A oposição política tampouco foi indiferente ao duplo homicídio. O líder Henrique Capriles e outros ocupantes de cargos relevantes, como o prefeito metropolitano de Caracas, Antonio Ledezma, expressaram suas condolências. Capriles foi inclusive bem além e escreveu em sua conta do Twitter, durante a manhã, antes do anúncio de Maduro: “Nicolás, eu lhe proponho deixarmos de lado nossas profundas diferenças e nos unirmos contra a insegurança em um só bloco”. Até agora não está confirmado o horário da reunião, mas tudo indica ser mais do que provável um encontro cara a cara entre os principais rivais da política local. Entretanto, Capriles esclareceu ao El País que não recebeu informações sobre essa reunião. “Agora, a respeito do tema da insegurança dos venezuelanos, sempre estarei disposto a falar e trabalhar com quem for. Para mim, é um tema sagrado.”

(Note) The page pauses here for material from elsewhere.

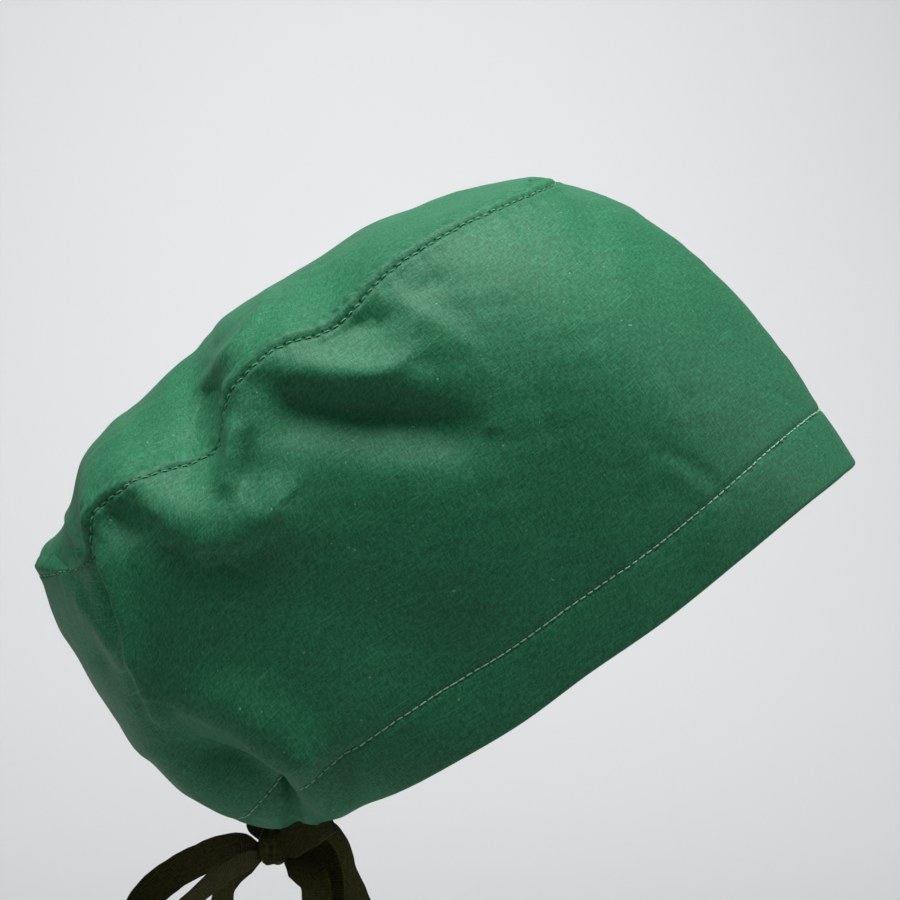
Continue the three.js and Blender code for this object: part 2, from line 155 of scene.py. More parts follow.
# Ribbon routes from the knot, in metres
ROUTES = {
    "loop_back": (
        (-0.11235, -0.0045, -0.074), (-0.12, -0.001, -0.073), (-0.131, 0.005, -0.078),
        (-0.143, 0.008, -0.085), (-0.152, 0.008, -0.093), (-0.157, 0.005, -0.103),
        (-0.156, -0.002, -0.111), (-0.15, -0.009, -0.106), (-0.142, -0.013, -0.095),
        (-0.132, -0.013, -0.085), (-0.121, -0.01, -0.078), (-0.11235, -0.0075, -0.075),
    ),
    "loop_front": (
        (-0.1016, -0.0045, -0.073), (-0.096, -0.008, -0.072), (-0.09, -0.012, -0.075),
        (-0.088, -0.014, -0.083), (-0.088, -0.014, -0.094), (-0.09, -0.017, -0.103),
        (-0.093, -0.021, -0.099), (-0.093, -0.023, -0.089), (-0.094, -0.022, -0.081),
        (-0.098, -0.015, -0.077), (-0.1014, -0.0075, -0.075),
    ),
    "tail_back": (
        (-0.1117, -0.002, -0.075), (-0.117, 0.0015, -0.079), (-0.123, 0.004, -0.086),
        (-0.125, 0.005, -0.095), (-0.127, 0.005, -0.11), (-0.128, 0.005, -0.126),
        (-0.129, 0.005, -0.145),
    ),
    "tail_front": (
        (-0.1012, -0.0016, -0.072), (-0.096, -0.003, -0.0695), (-0.089, -0.005, -0.067),
        (-0.085, -0.007, -0.071), (-0.082, -0.009, -0.081), (-0.077, -0.01, -0.092),
        (-0.073, -0.01, -0.103), (-0.07, -0.01, -0.117), (-0.067, -0.01, -0.132),
    ),
    "lead_right": (
        (-0.105, -0.013, -0.071), (-0.1, -0.0185, -0.0665), (-0.095, -0.0265, -0.0615),
        (-0.0895, -0.0355, -0.055),
    ),
    "lead_left": (
        (-0.109, -0.002, -0.069), (-0.1105, 0.004, -0.066), (-0.108, 0.013, -0.0635),
        (-0.102, 0.024, -0.066),
    ),
}
KNOT_CENTRE = (-0.107, -0.006, -0.072)
KNOT_SIZE = (0.0105, 0.0125, 0.0125)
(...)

Spear, nascida em Maracaibo, no Estado de Zulia, em 1984, teve uma passagem curta, mas fulgurante, pela televisão venezuelana. Protagonizou novelas no seu país – Mi Prima Ciela e La Mujer Perfecta – antes de se radicar nos Estados Unidos, em 2011, onde era contratada pelo canal Telemundo. Era apenas uma etapa em sua vida. Tímida, um tanto desorientada, sempre optou por retornar à Venezuela, apesar das ofertas que, segundo seus colegas, tinha em Los Angeles. Para seus admiradores, talvez o que mais doa seja a morte cruel que coube a alguém com temperamento tão otimista.